▸ Directive: Pick out every line of the entries below where "this" occurs, and copy those lines.

(3D code data)
_ _ _ _ _
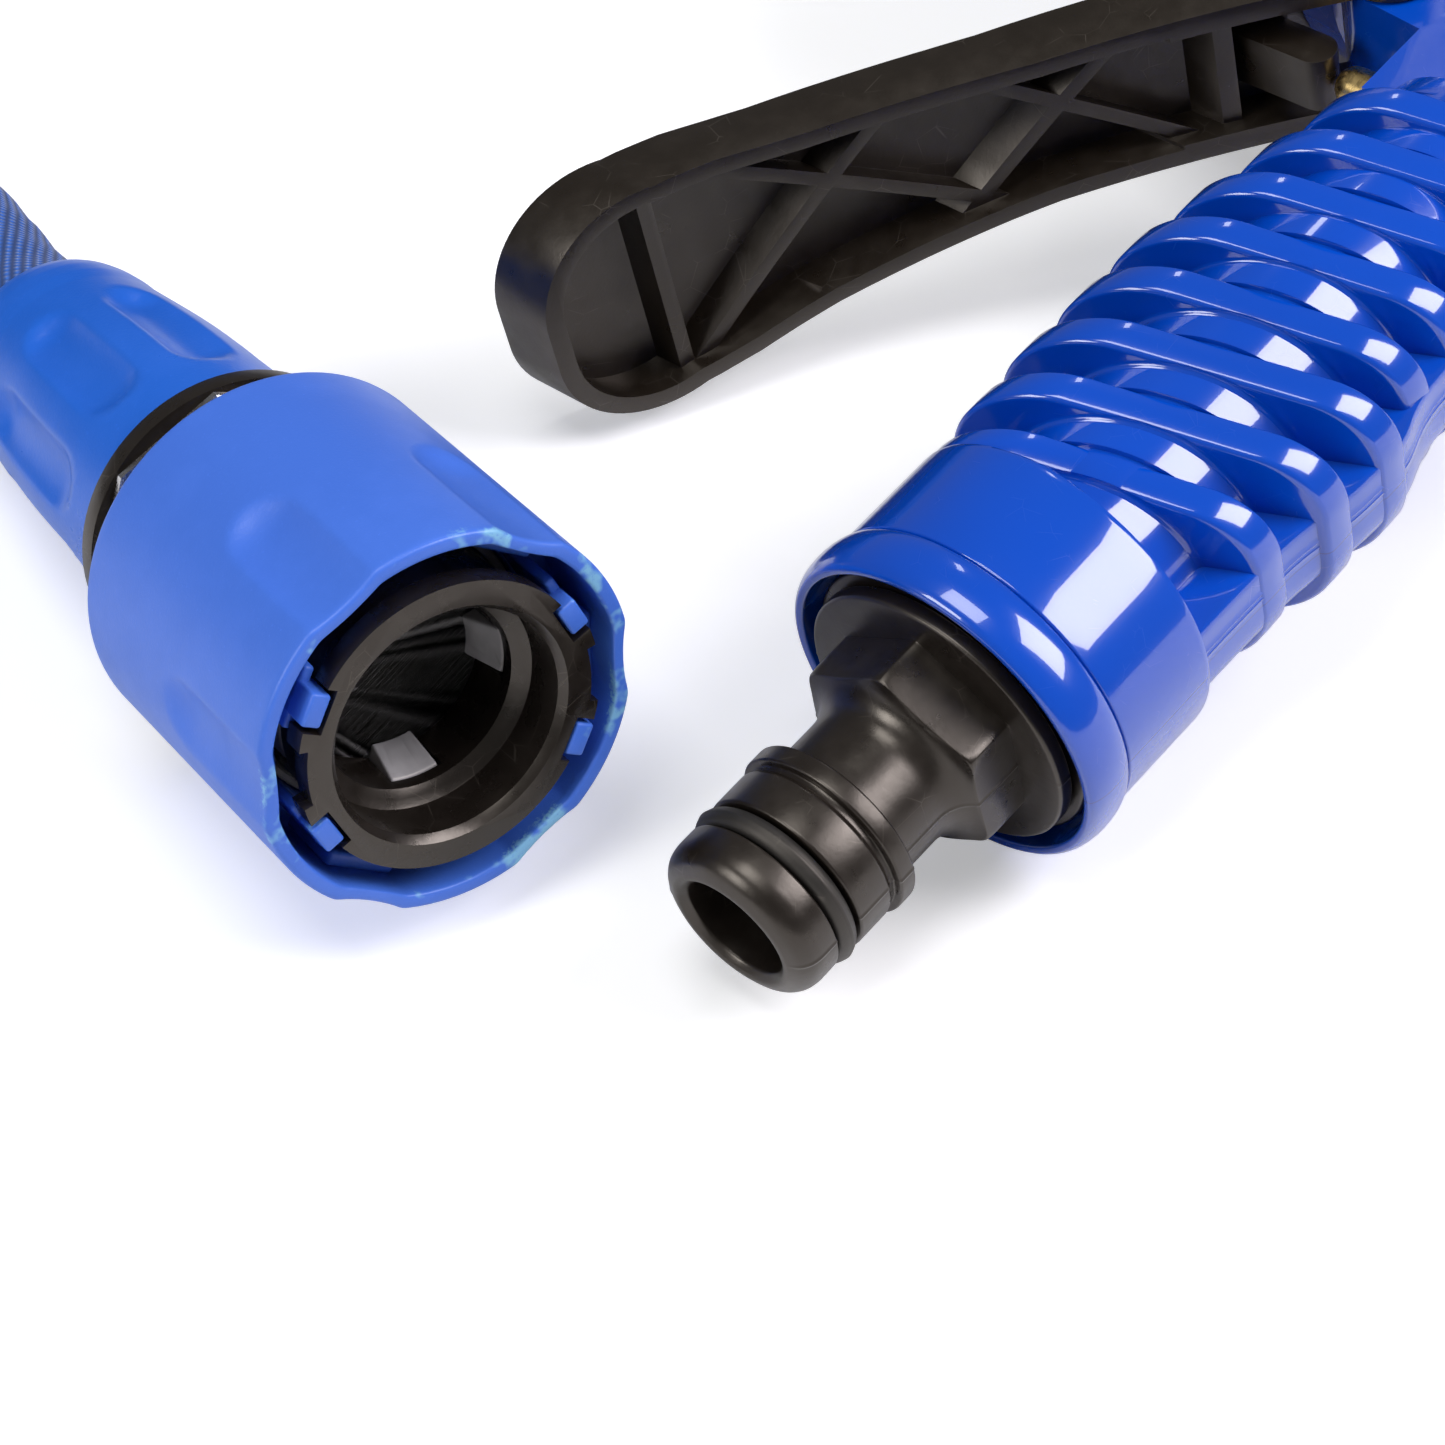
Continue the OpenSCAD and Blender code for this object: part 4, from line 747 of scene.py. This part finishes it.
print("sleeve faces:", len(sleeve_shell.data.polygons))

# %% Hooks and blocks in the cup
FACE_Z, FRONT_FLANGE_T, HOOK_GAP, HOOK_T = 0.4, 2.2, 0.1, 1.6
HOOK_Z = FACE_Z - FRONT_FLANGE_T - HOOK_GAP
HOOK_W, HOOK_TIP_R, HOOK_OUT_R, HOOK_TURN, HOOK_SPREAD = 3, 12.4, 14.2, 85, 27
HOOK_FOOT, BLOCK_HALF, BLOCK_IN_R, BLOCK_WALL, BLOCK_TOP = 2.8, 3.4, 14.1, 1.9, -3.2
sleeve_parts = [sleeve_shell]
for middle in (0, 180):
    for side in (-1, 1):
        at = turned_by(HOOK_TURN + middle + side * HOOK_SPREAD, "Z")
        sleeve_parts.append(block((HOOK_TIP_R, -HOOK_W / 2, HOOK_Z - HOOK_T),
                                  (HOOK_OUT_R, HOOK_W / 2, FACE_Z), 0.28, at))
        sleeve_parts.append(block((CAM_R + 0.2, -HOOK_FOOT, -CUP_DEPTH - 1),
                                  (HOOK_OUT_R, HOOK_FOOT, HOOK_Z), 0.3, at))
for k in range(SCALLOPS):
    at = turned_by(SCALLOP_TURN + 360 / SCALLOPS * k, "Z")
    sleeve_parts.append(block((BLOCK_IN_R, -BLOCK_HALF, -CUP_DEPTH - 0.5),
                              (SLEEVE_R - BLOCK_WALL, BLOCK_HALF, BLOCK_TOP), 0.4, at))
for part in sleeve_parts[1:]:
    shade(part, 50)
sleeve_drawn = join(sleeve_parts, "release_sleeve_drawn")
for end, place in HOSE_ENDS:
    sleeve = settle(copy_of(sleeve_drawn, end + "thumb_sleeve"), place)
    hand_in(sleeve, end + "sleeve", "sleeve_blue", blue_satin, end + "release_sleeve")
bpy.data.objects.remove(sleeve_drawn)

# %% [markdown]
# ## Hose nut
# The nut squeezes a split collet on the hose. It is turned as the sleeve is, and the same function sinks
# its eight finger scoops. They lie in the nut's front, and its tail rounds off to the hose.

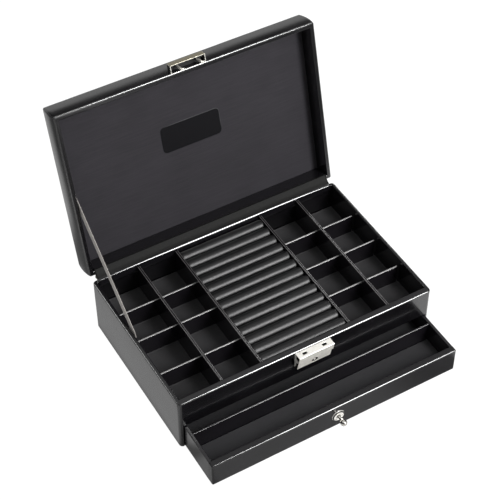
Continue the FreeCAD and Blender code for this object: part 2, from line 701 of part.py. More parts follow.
_ _ _ _ _
▸ Exercise solution:
Continue the OpenSCAD and Blender code for this object: part 4, from line 747 of scene.py. This part finishes it.
Continue the FreeCAD and Blender code for this object: part 2, from line 701 of part.py. More parts follow.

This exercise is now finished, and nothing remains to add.